**WHAT IS EXPECTED**.
From the listing below, copy only the lines running from the line that contains "record = json.load(file)" to the line that contains "What build123d script", both included.

(Scripts that build objects)
◇ ◇ ◇ ◇ ◇ ◇ ◇
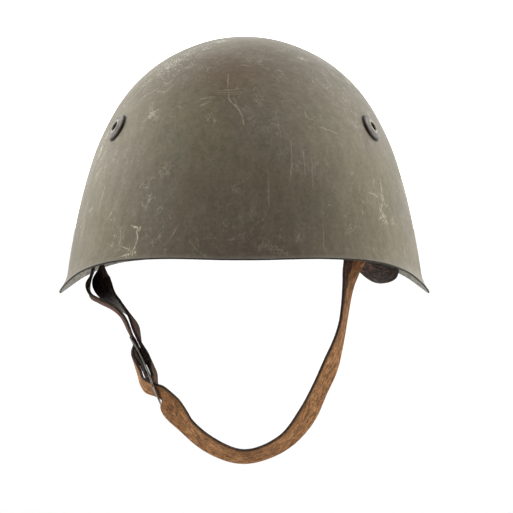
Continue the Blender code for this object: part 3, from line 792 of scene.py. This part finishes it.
for a, less in steps:
    side = SLIDER_WIDTH / 2 - less
    depth = SLIDER_BEND * ((a / half_long) ** 2 - 1)
    inside = min(slot_half, side - SLIDER_CORNER / 6)
    rows.append([bm.verts.new((x, a, depth)) for x in (-side, -inside, -inside / 3, inside / 3, inside, side)])
for (low, _), (high, _), below, above in zip(steps, steps[1:], rows, rows[1:]):
    for i in range(5):
        if i in (0, 4) or not mid_edge < abs(low + high) / 2 < top_edge:
            bm.faces.new((below[i], below[i + 1], above[i + 1], above[i]))
plate = bpy.data.meshes.new("slider_plate")
bm.to_mesh(plate)
bm.free()
slider = add("slider_plate", plate)
sheet(slider, SLIDER_THICK, 0.0)
rounded(slider, 0.00022, 2, 50.0)
slider.matrix_world = slider_pose
slider = fixed(slider)
smooth(slider, 40.0)

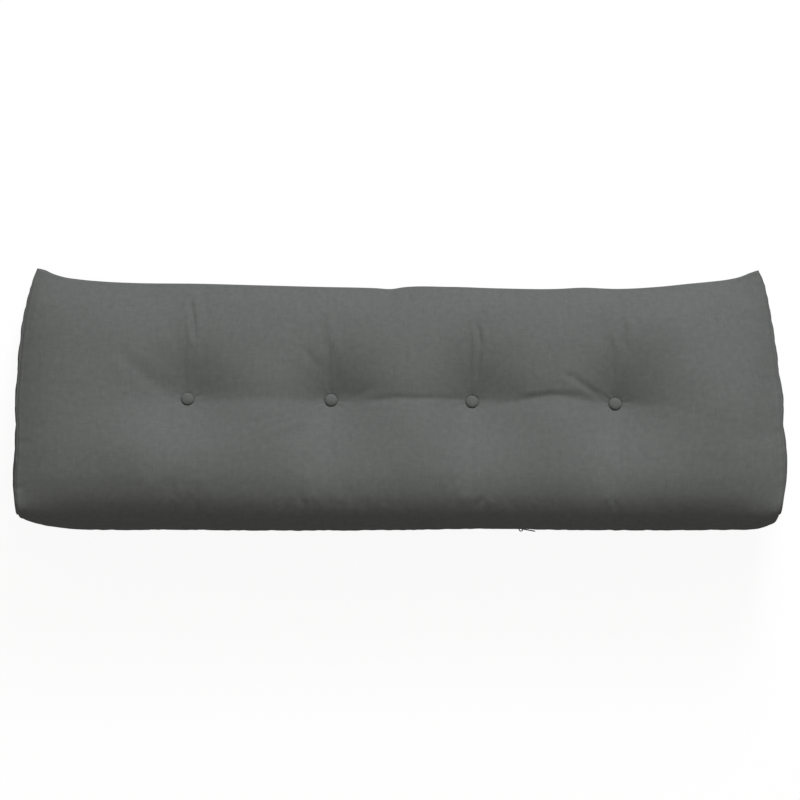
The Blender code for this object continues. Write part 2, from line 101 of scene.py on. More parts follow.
# %% A smooth curve through a table of points
def curve(knots, values, at):
    knots, values = np.asarray(knots, float), np.asarray(values, float)
    at = np.clip(np.asarray(at, float), knots[0], knots[-1])
    slopes = np.gradient(values, knots)
    low = np.clip(np.searchsorted(knots, at, side="right") - 1, 0, len(knots) - 2)
    step = knots[low + 1] - knots[low]
    s = (at - knots[low]) / step
    rise = s * s * (3 - 2 * s)
    lead = s * (1 - s) ** 2 * step * slopes[low]
    trail = s * s * (s - 1) * step * slopes[low + 1]
    return values[low] * (1 - rise) + values[low + 1] * rise + lead + trail


print("a curve through 0, 1, 0 at its middle:", float(curve([0, 1, 2], [0, 1, 0], 1.0)))

# %% The crown of the face, from the top seam to the base seam
CROWN = np.array((
    (0.2196, 0.0200), (0.2046, 0.0390), (0.1746, 0.0680), (0.1296, 0.0960), (0.0746, 0.1220),
    (0.0096, 0.1490), (-0.0554, 0.1760), (-0.1094, 0.1960), (-0.1544, 0.2060),
    (-0.1934, 0.2035), (-0.2224, 0.1900), (-0.2404, 0.1690), (-0.2494, 0.1430),
))  # y and z
EAR_Z, BASE_BACK_Z, BASE_BACK_IN = 0.018, 0.028, 0.008
crown_run = np.concatenate([[0], np.cumsum(np.hypot(*np.diff(CROWN, axis=0).T))])
FACE_RUN = float(crown_run[-1])
crown_run = crown_run / FACE_RUN
print("cloth from top seam to base seam, mm:", mm(FACE_RUN))

# %% The seams' outlines
TOP_EDGE = np.array((
    (-0.7158, 0.2586), (-0.6988, 0.2546), (-0.6868, 0.2488), (-0.6628, 0.2412), (-0.6308, 0.2364),
    (-0.5918, 0.2328), (-0.5328, 0.2298), (-0.3938, 0.2280), (-0.2758, 0.2249), (-0.1568, 0.2218),
    (-0.0458, 0.2192), (-0.0158, 0.2176), (0.0062, 0.2208), (0.1002, 0.2218), (0.1992, 0.2188),
    (0.3172, 0.2180), (0.3572, 0.2201), (0.4312, 0.2178), (0.5152, 0.2222), (0.5742, 0.2282),
    (0.6142, 0.2320), (0.6532, 0.2370), (0.6732, 0.2416), (0.6932, 0.2494), (0.7096, 0.2548),
))  # x and y
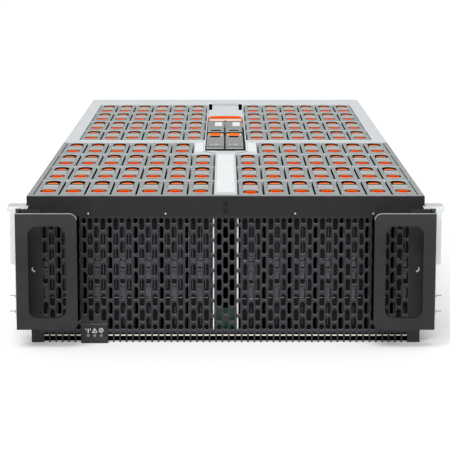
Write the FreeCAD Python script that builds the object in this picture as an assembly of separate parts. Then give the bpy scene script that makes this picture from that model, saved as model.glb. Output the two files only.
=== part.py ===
"""Four-unit top-loading disk shelf, shown open with its lid off.

The shelf lies along Y with its front panel facing -Y. Inside this file Y = 0 is the front
panel's face, Z = 0 the underside of the base pan and X = 0 the middle. Every piece is moved
by ORIGIN_Y when it is written, so that the origin ends up under the middle of the whole shelf.
All lengths are millimetres.
"""
import FreeCAD, Part
import math
import os

V = FreeCAD.Vector

# ---- sheet, boards and clearances --------------------------------------------------------
SHEET = 1.5                  # steel sheet of pan, panel and covers
THIN_SHEET = 1.0             # inner dividers and air channel
SLIDE_GAP = 0.3              # between pieces that move past each other
SEAT_GAP = 0.5               # a module in its opening
BOARD = 2.4
STANDOFF = 2.5
STANDOFF_X = 160.0
STANDOFF_HALF = 5.0
BOARD_MARGIN = 4.0
BOARD_BOTTOM = SHEET + STANDOFF
BOARD_TOP = BOARD_BOTTOM + BOARD

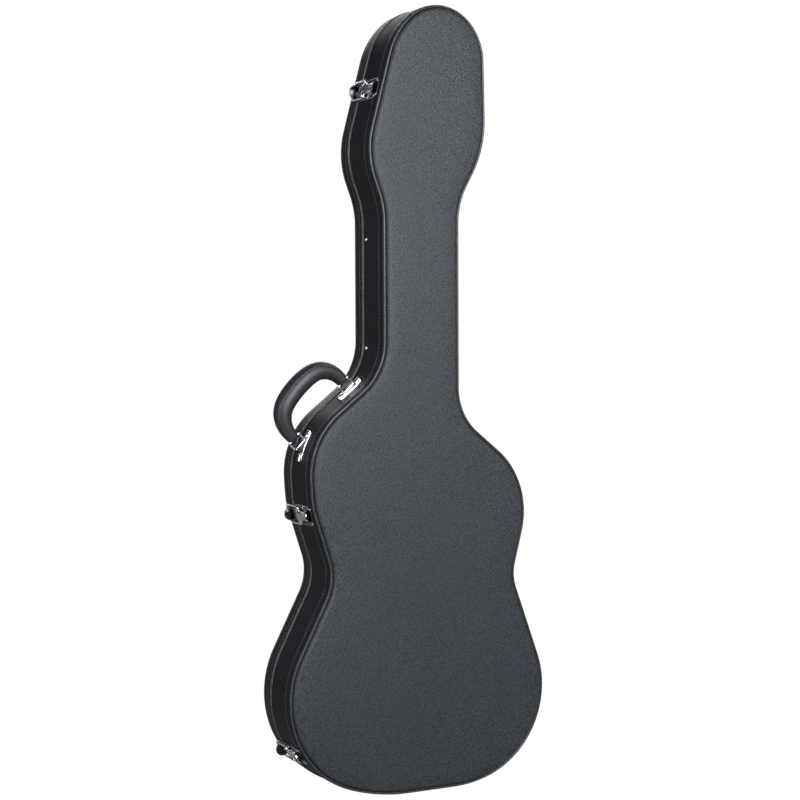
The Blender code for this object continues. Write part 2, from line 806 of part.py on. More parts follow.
def hinges():
    """Two butt hinges on one axis, each resting where its bout comes nearest to the axis."""
    on_axis, normal = hinge_axis()
    outward = (normal.x, 0, normal.y)
    for label, bout in (("lower", LOWER_BOUT), ("upper", UPPER_BOUT)):
        spot = corner_arc(bout)[0] + normal * OUTLINE[bout][2]
        rise = (on_axis - spot).dot(normal)
        origin = (spot.x, SEAM_Y, spot.y)
        frame = local_frame(f"hinge_{label}_frame", origin, (0, 1, 0), outward)
        third = HINGE_WIDTH / 3
        inner = [(third - 2 * KNUCKLE_GAP, 0)]
        hinge_leaf(f"hinge_{label}_base_leaf", -1, frame, rise, inner)
        width, centre = third - KNUCKLE_GAP, third + KNUCKLE_GAP / 2
        outer = [(width, centre), (width, -centre)]
        hinge_leaf(f"hinge_{label}_lid_leaf", 1, frame, rise, outer)
        length = HINGE_WIDTH + 1
        rod(f"hinge_{label}_pin", PIN_RADIUS, length, chrome(), frame, at=(0, rise, 0))


# ---------------------------------------------------------------- studs


def studs():
    """Two domed studs in the wall beside the neck."""
    for label, height in STUD_HEIGHTS.items():
        spot, normal = foot((-60, height))
        origin = (spot.x, SEAM_Y - STUD_UNDER_SEAM, spot.y)
        outward = (normal.x, 0, normal.y)
        frame = local_frame(f"stud_{label}_frame", origin, (0, 1, 0), outward)
        place = (0, GAP + STUD_RISE / 2, 0)
        name = "wall_stud_" + label
        stud = rod(name, STUD_BASE, STUD_RISE, chrome(), frame, at=place, top=STUD_TOP)
        stud.rotation_euler = (math.radians(-90), 0, 0)


def main():
    global parts, cutters
    clear_scene()
    parts = new_collection("guitar_case")
    cutters = new_collection("cutters", hidden=True)
    base_edge, lid_edge = shells()
    valance()
    floor, clear = linings(base_edge, lid_edge)
    cavity = pad_clip(clear)
    body_pads(floor, cavity)
    accessory_box(floor, cavity)
    neck_cradle(floor, cavity)
    wall_cut = slab("wall_cut", [offset_outline(GAP / 2)], -FAR, FAR, None, cutters)
    wall_cut.display_type = "WIRE"
    handle(wall_cut)
    for label, place in LATCH_PLACES.items():
        latch(label, place, wall_cut)
    hinges()
    studs()


main()
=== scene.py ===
"""Looks of the guitar case, in metres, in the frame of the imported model.

Two vinyl-covered shells with piping and stitching, three drawbolt latches, a padded handle, two
hinges, and a plush-lined inside with foam pads, an accessory box and a neck cradle.
"""

import json
import math

import bmesh
import bpy
from mathutils import Matrix, Vector, noise
from mathutils.geometry import delaunay_2d_cdt


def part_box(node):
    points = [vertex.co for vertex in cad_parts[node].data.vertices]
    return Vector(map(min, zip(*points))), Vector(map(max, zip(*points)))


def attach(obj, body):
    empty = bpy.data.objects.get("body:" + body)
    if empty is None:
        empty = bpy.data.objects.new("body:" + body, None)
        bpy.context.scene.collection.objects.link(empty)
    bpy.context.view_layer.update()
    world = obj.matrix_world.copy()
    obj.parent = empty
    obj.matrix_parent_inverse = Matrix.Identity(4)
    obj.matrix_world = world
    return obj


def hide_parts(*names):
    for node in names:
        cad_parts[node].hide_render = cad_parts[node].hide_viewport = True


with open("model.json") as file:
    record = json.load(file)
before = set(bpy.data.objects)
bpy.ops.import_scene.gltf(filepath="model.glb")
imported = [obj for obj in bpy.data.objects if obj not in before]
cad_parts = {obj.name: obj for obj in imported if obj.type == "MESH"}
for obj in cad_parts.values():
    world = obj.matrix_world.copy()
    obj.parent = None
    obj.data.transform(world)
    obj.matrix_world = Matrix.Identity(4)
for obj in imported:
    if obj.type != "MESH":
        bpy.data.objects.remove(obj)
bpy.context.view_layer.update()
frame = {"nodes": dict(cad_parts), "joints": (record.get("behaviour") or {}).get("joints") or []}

MM = 0.001

# Outline of the shells, seen from the back panel: corners (x, z, fillet radius) in millimetres.
OUTLINE = [
    (71, 0, 170),
    (227, 43, 126),
    (140, 283, 57),
    (172, 407, 110),
    (122, 453, 61),
    (57, 506, 77),
    (57, 789, 105),
    (99, 866, 148),
    (96, 1005, 73),
    (39, 1084, 65),
    (-39, 1013, 107),
    (-82, 852, 115),
    (-56, 783, 117),
    (-56, 566, 85),
    (-167, 479, 105),
    (-161, 390, 110),
    (-130, 294, 66),
    (-249, 63, 130),
    (-65, 0, 262),
]
ARC_STEP = math.radians(2.5)
STRAIGHT_STEP = 7 * MM
ROW_SHARE = 0.866

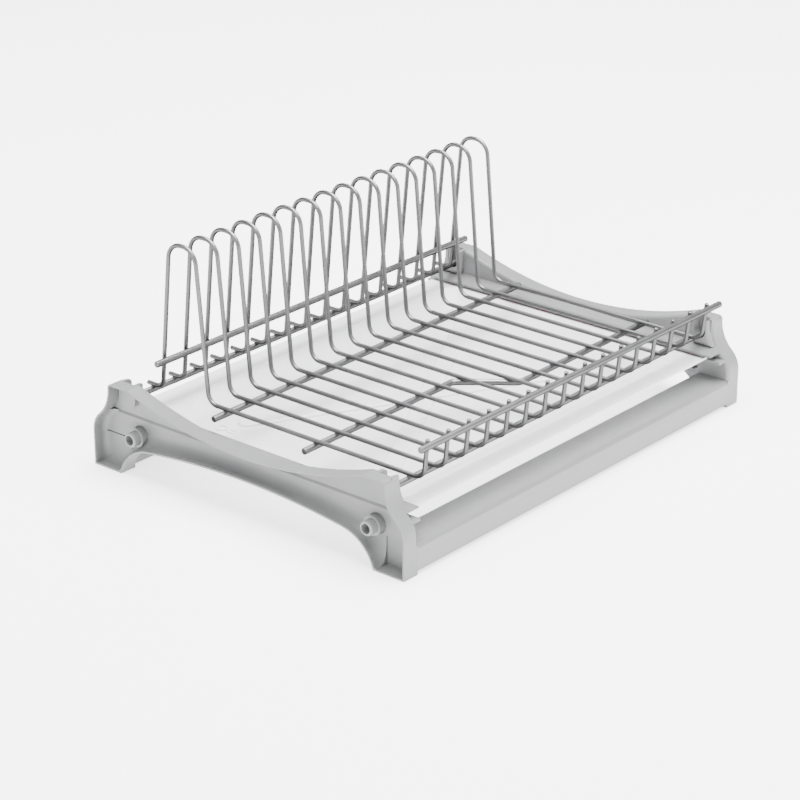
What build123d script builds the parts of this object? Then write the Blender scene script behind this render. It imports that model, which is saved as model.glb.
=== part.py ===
from build123d import *
from math import atan2, cos
import os

# Dish drying rack for the inside of a 400 mm wall cabinet.
# Millimetres. +X to the right, +Y to the back, +Z up.
# The origin is on the floor, under the middle of the rack.

# ---- driving dimensions ----
WIDTH = 364.0  # over the brackets
DEPTH = 270.0
WALL_X = WIDTH / 2
END_Y = DEPTH / 2
OVERLAP = 1.0  # how far a joined feature runs into its neighbour
CLOSE = 0.01  # for picking faces and edges by their place

# brackets, side view
TOP_Z = 62.0
TOP_SETBACK = 15.3
SHOULDER_Z = 58.5
CORNER_ROUND = 3.0
WAIST = 0.4  # where the end's curve changes direction, from ankle to shoulder
SADDLE_Z = 44.4
SADDLE_HALF = 101.0
FOOT_LENGTH = 25.0
FOOT_HEIGHT = 25.0
ARCH_Z = 27.5
ARCH_SPRING = (85.0, 21.6)

# brackets, end view
BRACKET_THICKNESS = 13.0
WEB = 3.0
RIM = 1.2
EDGE_ROUND = 2.5  # along the side that faces the rack
ROOT_ROUND = 4.5  # where the web turns into the rim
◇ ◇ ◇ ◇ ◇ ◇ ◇
**SOLUTION TO THE PROBLEM**.
    record = json.load(file)
before = set(bpy.data.objects)
bpy.ops.import_scene.gltf(filepath="model.glb")
imported = [obj for obj in bpy.data.objects if obj not in before]
cad_parts = {obj.name: obj for obj in imported if obj.type == "MESH"}
for obj in cad_parts.values():
    world = obj.matrix_world.copy()
    obj.parent = None
    obj.data.transform(world)
    obj.matrix_world = Matrix.Identity(4)
for obj in imported:
    if obj.type != "MESH":
        bpy.data.objects.remove(obj)
bpy.context.view_layer.update()
frame = {"nodes": dict(cad_parts), "joints": (record.get("behaviour") or {}).get("joints") or []}

MM = 0.001

# Outline of the shells, seen from the back panel: corners (x, z, fillet radius) in millimetres.
OUTLINE = [
    (71, 0, 170),
    (227, 43, 126),
    (140, 283, 57),
    (172, 407, 110),
    (122, 453, 61),
    (57, 506, 77),
    (57, 789, 105),
    (99, 866, 148),
    (96, 1005, 73),
    (39, 1084, 65),
    (-39, 1013, 107),
    (-82, 852, 115),
    (-56, 783, 117),
    (-56, 566, 85),
    (-167, 479, 105),
    (-161, 390, 110),
    (-130, 294, 66),
    (-249, 63, 130),
    (-65, 0, 262),
]
ARC_STEP = math.radians(2.5)
STRAIGHT_STEP = 7 * MM
ROW_SHARE = 0.866

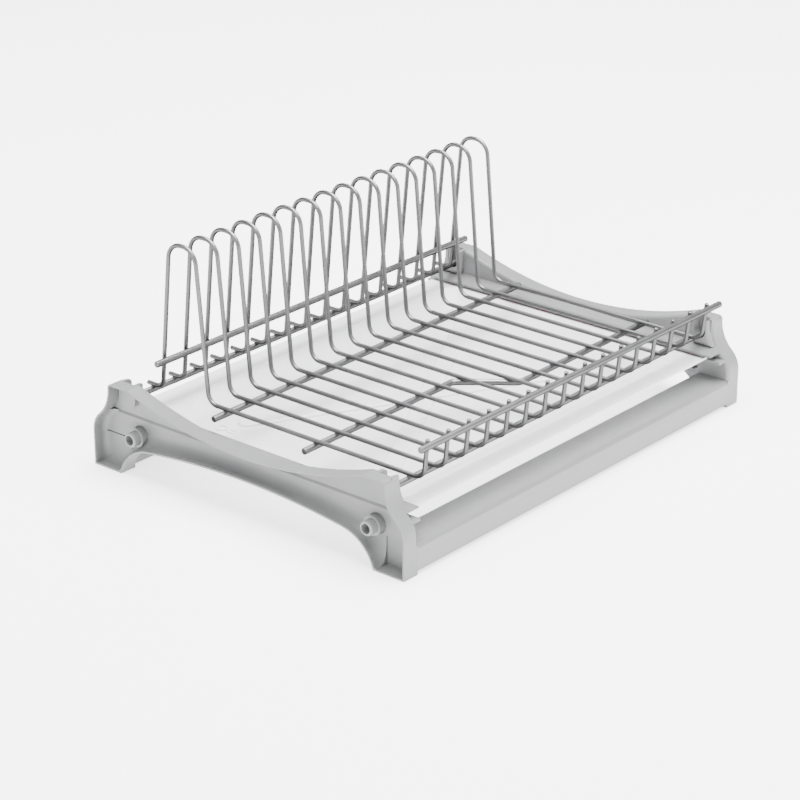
What build123d script builds the parts of this object? Then write the Blender scene script behind this render. It imports that model, which is saved as model.glb.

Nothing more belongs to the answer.